Assise à l’aéroport, j’avais décidé que des Eva, il n’y en aurait plus. Toutes les versions de moi qui avaient existé, elles avaient été volées, brisées ou corrompues. Alors je cherchais une nouvelle identité. J’avais du temps devant moi et comme je n’existais plus, ça me paraissait le moment idéal. (…)

 

J’ai tant souhaité partir
Loin des sifflements du monde usé
Et du cri incessant des vieilles terreurs (…)

J’ai tant souhaité partir mais j’ai peur.
Une vie, encore neuve, pourrait exploser
Hors du vieux mensonge brûlant au sol
Et, crépitant dans l’air, me laisser à demi aveugle.
” ¹


S’il est vrai que les yeux sont les miroirs de l’âme, alors je sais pourquoi j’ai toujours eu peur de regarder les gens dans les yeux. L’idée qu’on puisse découvrir de quoi est fait mon moi intérieur me terrifie. Il y a de l’obscurité dans ma vie. 

Assise à l’aéroport, j’avais décidé que des Eva, il n’y en aurait plus. Toutes les versions de moi qui avaient existé, elles avaient été volées, brisées ou corrompues. Alors je cherchais une nouvelle identité. J’avais du temps devant moi et comme je n’existais plus, ça me paraissait le moment idéal.

Je voulais un nom d’homme, ça me donnerait un genre. Il faudrait me trouver une histoire qui allait avec, mais ça, j’avais l’habitude. Ce serait donc Dylan. Pourquoi pas? Ça sonnait bien pour un phœnix. Mais Dylan… quoi? J’essayais des noms british. Dylan Thornton? Dylan Smith? 

Dylan… Thomas? Cool. Oui, ça sonnait classe, j’aimais bien. Je m’imaginais la couverture d’un livre aux pages cornées avec mon nom dessus et il n’y aurait que moi qui saurait: Dylan Thomas, c’était moi. Je pris mon téléphone. On allait embarquer mais rapidement, je voulais voir: il y avait beaucoup de “Dylan Thomas” qui existaient déjà? Je regardai sur Google. D’un coup, j’étais livide.

Non seulement le nom “Dylan Thomas” était déjà pris mais en plus, c’était un écrivain, lui aussi. Un poète. Gallois. Et pas n’importe qui… Une pointure du XXème siècle. Comment pouvais-je ne PAS savoir ça? J’étais déçue. 
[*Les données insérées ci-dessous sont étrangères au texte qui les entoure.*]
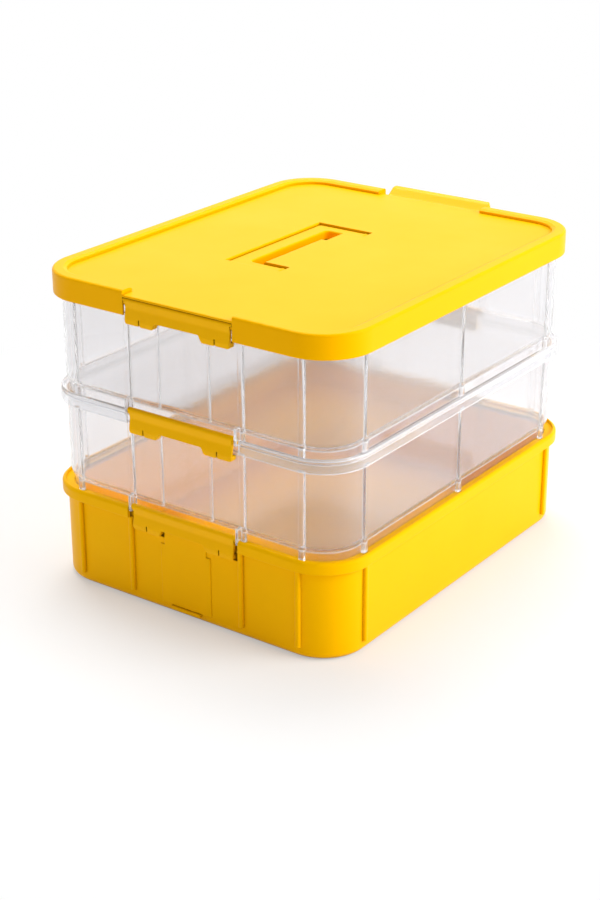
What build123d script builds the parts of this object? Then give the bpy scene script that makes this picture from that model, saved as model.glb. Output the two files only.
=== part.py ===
"""Three-tier craft storage box: base tray, two clear trays, lid, carrying handle and six latches.

Millimetres, +Z up, origin at the bottom centre. The latches are on the front (-Y) and rear (+Y) sides.
An inset is the distance inwards from the outline of the lid.
"""
import os
from math import cos, radians, sin

from build123d import *

# Overall size
lid_width = 300.0
lid_depth = 370.0
corner_radius = 42.0
base_height = 86.5
lower_tier_height = 84.0
upper_tier_height = 91.5
lid_above_rim = 8.0

# Fits
seat_gap = 0.3
skirt_gap = 0.3
foot_gap = 0.5
side_gap = 0.3
pin_gap = 0.05
keeper_gap = 0.4
hook_gap = 1.4

# Trays
tray_wall_inset = 7.0
tray_wall = 2.0
rim_height = 12.0
rim_flange = 2.0
rim_skirt = 1.9
rim_rounding = 1.6
rim_edge = 0.6
ledge_below_rim = 2.5
foot_wall = 1.8
foot_drop = 4.0
floor_above_rim = 3.0
tray_floor = 2.4
tray_edge_rounding = 7.0
tray_rib_from_side = 38.0
tray_rib_from_end = 46.0
tray_rib_width = 5.6
tray_rib_depth = 3.6
tray_rib_rounding = 1.5
tray_rib_proud = 1.8
thin_rib_x = 25.0
thin_rib_width = 2.4
thin_rib_rounding = 0.8

# Base tray
base_rim_inset = -1.2
base_wall_inset = 3.6
base_wall = 2.4
base_floor = 2.4
base_rim_height = 10.0
base_rim_flange = 2.4
base_rim_skirt = 3.0
base_rim_rounding = 2.8
base_edge_rounding = 6.0
base_rib_from_side = 39.0
base_rib_from_end = 42.0
base_rib_width = 4.6
base_rib_depth = 5.0
base_rib_rounding = 1.8
base_rib_proud = 3.0
base_rib_low = 10.0
panel_half_width = 25.5
panel_low = 8.5
panel_top = 61.0
panel_proud = 1.0
panel_rounding = 0.9
lip_half_length = 15.0
lip_low = 5.5
lip_height = 2.6
lip_proud = 2.8

# Latch, in its own section: u outwards from the hinge pin, v up from it
latch_half_width = 51.0
lip_overhang = 2.0
lip_drop = 2.0
lip_step = 0.8
lip_rounding = 2.4
pin_radius = 1.5
pin_to_wall = 4.8
pin_below_rim = 1.4
latch_nose_u = 3.0
latch_top_v = 3.8
latch_bottom_v = -17.6
tab_bottom_v = -16.9
latch_waist_u = 1.5
latch_waist_v = -4.5
latch_toe_v = -13.0
latch_toe_step = 0.4
latch_plate = 2.1
knuckle = 2.2
hook_thickness = 4.4
waist_rounding = 7.0
toe_rounding = 6.0
inner_waist_rounding = 4.0
latch_rounding = 1.2
latch_edge = 0.4
middle_edge_v = -11.5
middle_half_width = 21.5
middle_slope = 3.0
middle_rounding = 1.6
tab_rounding = 2.0
slit_x = 36.3
slit_width = 1.3
slit_top_v = -11.6
rear_corner = 4.0
rear_lid_latch_swing = 116.0

# What carries and catches a latch
ear_width = 2.4
ear_proud = 2.0
ear_below_pin = 2.7
keeper_height = 2.4
keeper_proud = 2.6
keeper_past_middle = 2.5
keeper_past_end = 3.0
catch_gap = 0.8
catch_past_end = 1.4
catch_back = 2.0
catch_narrow_below_rim = 6.0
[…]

Plus tard, à Londres, alors que j’avais réussi à me faire une amie à laquelle j’avais pu confesser mon vrai nom, elle me dit: “Tu sais, ce n’est pas si fou. Il y a des tribus qui invitent leurs adolescents, lors des rites de passage à l’âge adulte, à se choisir un nouveau nom, pour marquer une nouvelle étape de leur vie. Les nonnes le font; les artistes, aussi. Pourquoi pas toi?” 

Elle avait raison. Je garderai le nom, alors, même s’il était accidentellement copié car je me sentais lié à lui de toute façon, au “fils de la vague” qui passait ses soirées au pub à lire et à griffonner des vers sans trop y penser.

Les trois années qui suivirent furent des années de formation. J’avais perdu toute racine, j’étais une plume flottant dans un ciel en guerre mais j’appris à mettre un pied devant l’autre, à survivre et ça m’a forgé le caractère. 

Dylan, peu de gens savent qu’elle a existé. Et juste une fois, je voulais qu’on en parle. Du droit de se ré-inventer. Partir ne résout rien, ils disent… On emmène ses problèmes dans la valise. Pourtant, sans ça, les choses n’auraient jamais changées. Le courage nécessaire à la fuite est trop souvent sous-estimé. Trois ans, j’ai pu vivre, grandir, m’affirmer. Puis, le moment venu, oui… il faut revenir. Et affronter.

L’obscurité est un chemin, disait-il. La lumière est un lieu.

(…)

 Mais l’obscurité est un long chemin. ²

Parce que le danger, quand on fuit, c’est de s’endormir. —


¹ : J’ai tant souhaité partir (Poème original: I have longed to move away), Dylan Thomas (le vrai).

² : Poème le jour de son anniversaire, (Poem on His Birthday), Dylan Thomas.